Still, even if the Taliban were ready to talk, there is no guarantee all elements would speak with one voice. Omar himself has struggled over the years to retain control of the disparate movement. Most notably, the cleric has released handbooks of conduct for Taliban fighters that argued against needless targeting of civilians, but there have since been numerous suicide attacks on so-called soft targets.

"The Taliban is not a central system. Some people are listening to the main shura; some are not," says Sami Yousafzai, a senior Pakistani journalist who has met with top Taliban leaders. "Omar is not in physical contact with anyone."

Since taking command of the NATO effort in Afghanistan, Gen. David Petraeus has targeted mid-level commanders, killing many. That has helped sever some of the ties between the leadership and those in the field. But it's also emboldened a younger generation of Taliban who are in many ways more extreme.
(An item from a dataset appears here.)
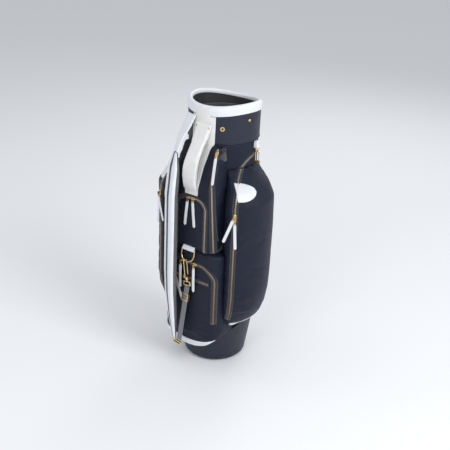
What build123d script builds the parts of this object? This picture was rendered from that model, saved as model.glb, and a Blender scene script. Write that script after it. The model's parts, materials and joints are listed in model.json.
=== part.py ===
from build123d import *
import math
import os

# A golf bag that stands on its own base.  Millimetres, +Z up.
# Origin: centre of the sole, on the floor.  The front (handle and ball pocket) faces -Y.

# ---------------------------------------------------------------- driving dimensions
BAG_HEIGHT = 880.0          # floor to the rim's mean height
RIM_FRONT_DIP = 5.0         # rim is a saddle: front below the mean
RIM_BACK_DIP = 16.0         # back below the mean
RIM_SIDE_RISE = 10.0        # left and right above the mean
RIM_PROUD = 4.0             # rim binding outside the fabric body
RIM_TONGUE = 3.7            # thickness of the binding's inner band
RIM_CAP = 6.0               # thickness of the binding over the ring's top
RIM_BAND = 29.0             # height of the binding's outer band
RIM_INNER_BAND = 14.0       # height of the binding's inner band
RIM_ROUND = 5.0             # rounding of the binding's top edges
TAB_START = 5.0             # the folded tab starts this far below the rim's top

SHELL_R = 108.0             # outer radius of the fabric body
SHELL_WALL = 4.0            # padded fabric
BARREL_WALL = 2.5           # stiff liner tube
LAYER_GAP = 0.3             # clearance between nested layers
CUFF_PROUD = 2.0            # leather cuff outside the fabric body
CUFF_LEATHER = 3.2          # cuff's padded leather
CUFF_DROP = 108.0           # rim's mean height down to the cuff's lower seam
PIPING_R = 1.6              # piping bead at the cuff's seam
COLLAR_DROP = 80.0          # rim's mean height down to the liner tube's top

DIVIDER_DROP = 42.0         # rim's mean height down to the divider's top
DIVIDER_H = 20.0            # height of the padded divider bars
DIVIDER_BAR = 11.0          # width of the padded divider bars
DIVIDER_RING = 5.0          # wall of the divider's ring
DIVIDER_SHEET = 1.6         # fabric sheet under each bar
SHEET_FOOT = 6.0            # gap between the sheets and the liner tube's foot

SOLE_INSET = 0.5            # rubber sole inside the cup's flat underside
SOLE_CHAMFER = 1.0
SOLE_H = 4.0
SOLE_PROUD = 2.0            # how far the sole stands below the cup
CUP_TUCK = 3.5              # base cup's foot inside the fabric body's radius
CUP_FOOT_ROUND = 14.0
CUP_FLARE = 19.0            # the cup's upper edge outside the fabric body's radius
CUP_WALL = 4.0
CUP_FLOOR = 6.0
BARREL_FOOT = 45.0          # the liner tube stands on a ledge at this height
LEDGE = 5.0                 # how far the ledge reaches inside the liner
SEAT_H = 8.0                # the ledge's socket round the liner
SHELL_FOOT = 64.0           # the fabric body goes down inside the cup to here
CUP_FRONT_TOP = 84.0        # height of the cup's edge at the front and back
CUP_SIDE_TOP = 172.0        # and at the left and right
CUP_OVERRUN = 6.0           # the edge's arc and the wall are drawn past the edge, then cut there

BALL_DEPTH = 49.0           # ball pocket's face in front of the shell
BALL_HALF_W = 106.0
BALL_CORNER_R = 40.0
BALL_TOP = 430.0
BALL_TOP_ROUND = 12.0
BALL_ZIP_DROP = 42.0        # ball pocket's top down to the inverted-U zip
BALL_ZIP_FOOT = 190.0
BALL_ZIP_HALF_W = 93.0
BALL_ZIP_CORNER = 52.0
BALL_TUCK = 20.0            # how far the pocket's block is drawn below the cup's edge
SMALL_ZIP_DROP = 56.0       # inverted-U zip's top down to the small zip
SMALL_ZIP_HALF_W = 76.0
TRIM_MIDDLE = 21.0          # height of the white crescent at its middle
TRIM_T = 1.8                # how far leather trim stands out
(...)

"There is a saying that the older [Taliban] will not kill you for at least five hours; the new will just kill you on the spot," says Mr. Yousafzai.

The new Taliban are more versed in information technology, too. They frequently peruse Al Qaeda and Taliban websites, he says. When it comes to a possible peace deal, the leadership may have trouble bringing the younger generation along.

"The older [Taliban] who served in government as ministers or deputy ministers, at least they have an idea, if they are coming to reconciliation, what their [government] role would look like," says Yousafzai. "But the new generation has no idea. They just fight jihad."

Still, despite the considerable obstacles to any kind of peace process, there seems to be at least some movement on the long-moribund diplomatic side of the Afghan conflict. Those halting steps, to be sure, will likely be driven by how America and Pakistan work together after Osama bin Laden's killing and whether the Taliban can sow doubt again about the US commitment to the war and the peace.